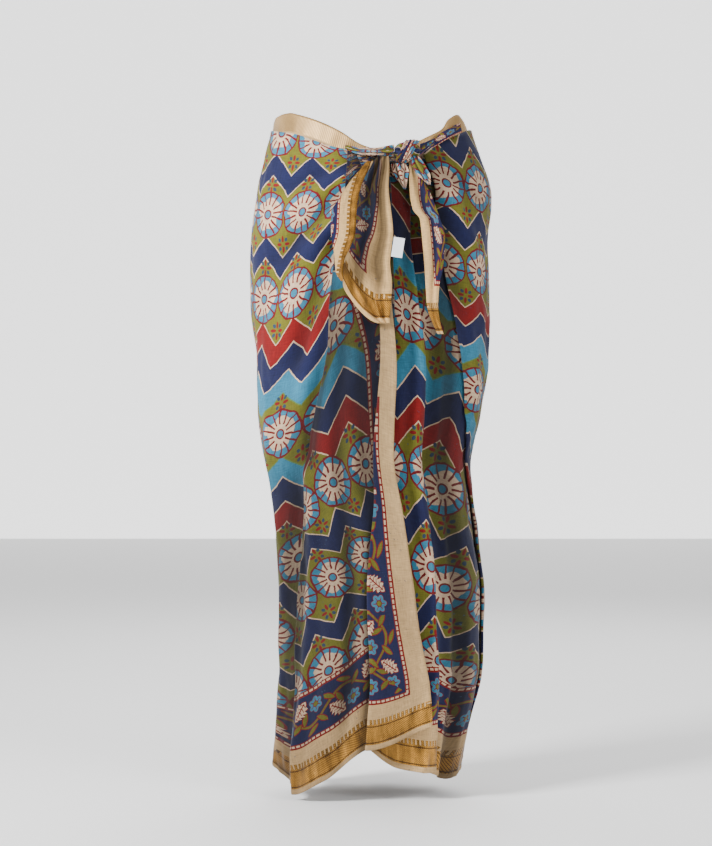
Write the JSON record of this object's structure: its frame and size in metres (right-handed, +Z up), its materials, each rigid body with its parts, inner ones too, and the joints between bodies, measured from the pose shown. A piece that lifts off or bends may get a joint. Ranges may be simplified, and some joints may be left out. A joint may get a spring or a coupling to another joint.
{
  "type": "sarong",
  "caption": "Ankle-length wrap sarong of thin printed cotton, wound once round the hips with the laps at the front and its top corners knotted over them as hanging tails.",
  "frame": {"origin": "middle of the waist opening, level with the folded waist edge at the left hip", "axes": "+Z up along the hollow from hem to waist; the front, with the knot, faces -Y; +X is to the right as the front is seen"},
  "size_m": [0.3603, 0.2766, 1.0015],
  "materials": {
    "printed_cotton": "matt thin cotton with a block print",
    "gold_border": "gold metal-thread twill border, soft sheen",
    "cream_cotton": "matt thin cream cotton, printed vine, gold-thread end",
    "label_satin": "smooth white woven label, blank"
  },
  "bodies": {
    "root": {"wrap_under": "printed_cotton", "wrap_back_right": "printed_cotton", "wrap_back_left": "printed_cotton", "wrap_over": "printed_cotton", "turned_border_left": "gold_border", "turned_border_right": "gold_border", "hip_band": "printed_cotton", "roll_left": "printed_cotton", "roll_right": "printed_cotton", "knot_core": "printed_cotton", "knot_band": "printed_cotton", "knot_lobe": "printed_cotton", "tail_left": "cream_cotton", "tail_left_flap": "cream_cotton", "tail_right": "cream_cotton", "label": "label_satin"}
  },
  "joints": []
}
● ● ●
(EXERCISE OBJECTIVE): Extract each line from the listing above, please, and repeat it exactly.

(SOLUTION TO THE EXERCISE):
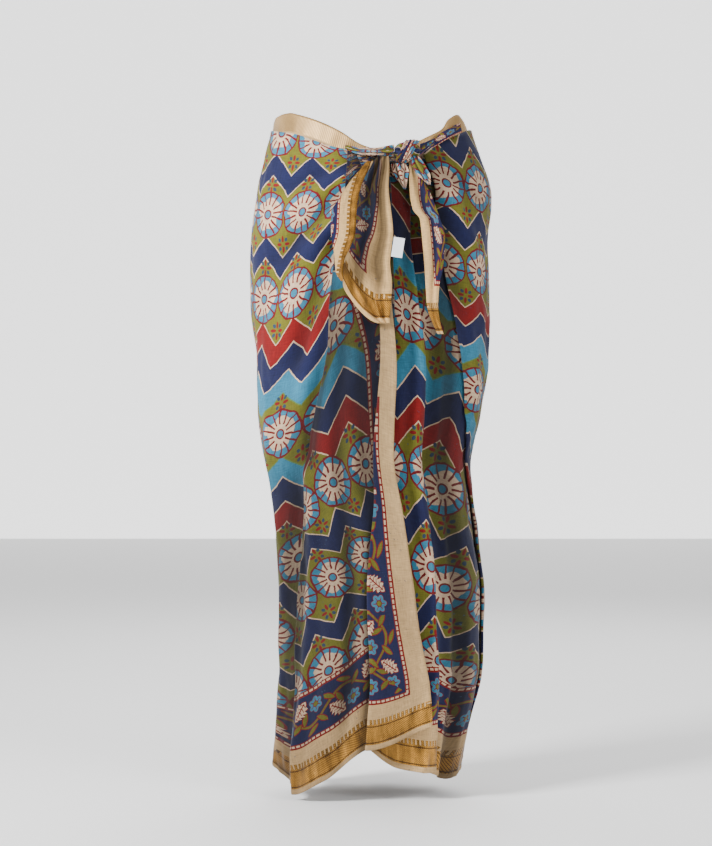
Write the JSON record of this object's structure: its frame and size in metres (right-handed, +Z up), its materials, each rigid body with its parts, inner ones too, and the joints between bodies, measured from the pose shown. A piece that lifts off or bends may get a joint. Ranges may be simplified, and some joints may be left out. A joint may get a spring or a coupling to another joint.
{
  "type": "sarong",
  "caption": "Ankle-length wrap sarong of thin printed cotton, wound once round the hips with the laps at the front and its top corners knotted over them as hanging tails.",
  "frame": {"origin": "middle of the waist opening, level with the folded waist edge at the left hip", "axes": "+Z up along the hollow from hem to waist; the front, with the knot, faces -Y; +X is to the right as the front is seen"},
  "size_m": [0.3603, 0.2766, 1.0015],
  "materials": {
    "printed_cotton": "matt thin cotton with a block print",
    "gold_border": "gold metal-thread twill border, soft sheen",
    "cream_cotton": "matt thin cream cotton, printed vine, gold-thread end",
    "label_satin": "smooth white woven label, blank"
  },
  "bodies": {
    "root": {"wrap_under": "printed_cotton", "wrap_back_right": "printed_cotton", "wrap_back_left": "printed_cotton", "wrap_over": "printed_cotton", "turned_border_left": "gold_border", "turned_border_right": "gold_border", "hip_band": "printed_cotton", "roll_left": "printed_cotton", "roll_right": "printed_cotton", "knot_core": "printed_cotton", "knot_band": "printed_cotton", "knot_lobe": "printed_cotton", "tail_left": "cream_cotton", "tail_left_flap": "cream_cotton", "tail_right": "cream_cotton", "label": "label_satin"}
  },
  "joints": []
}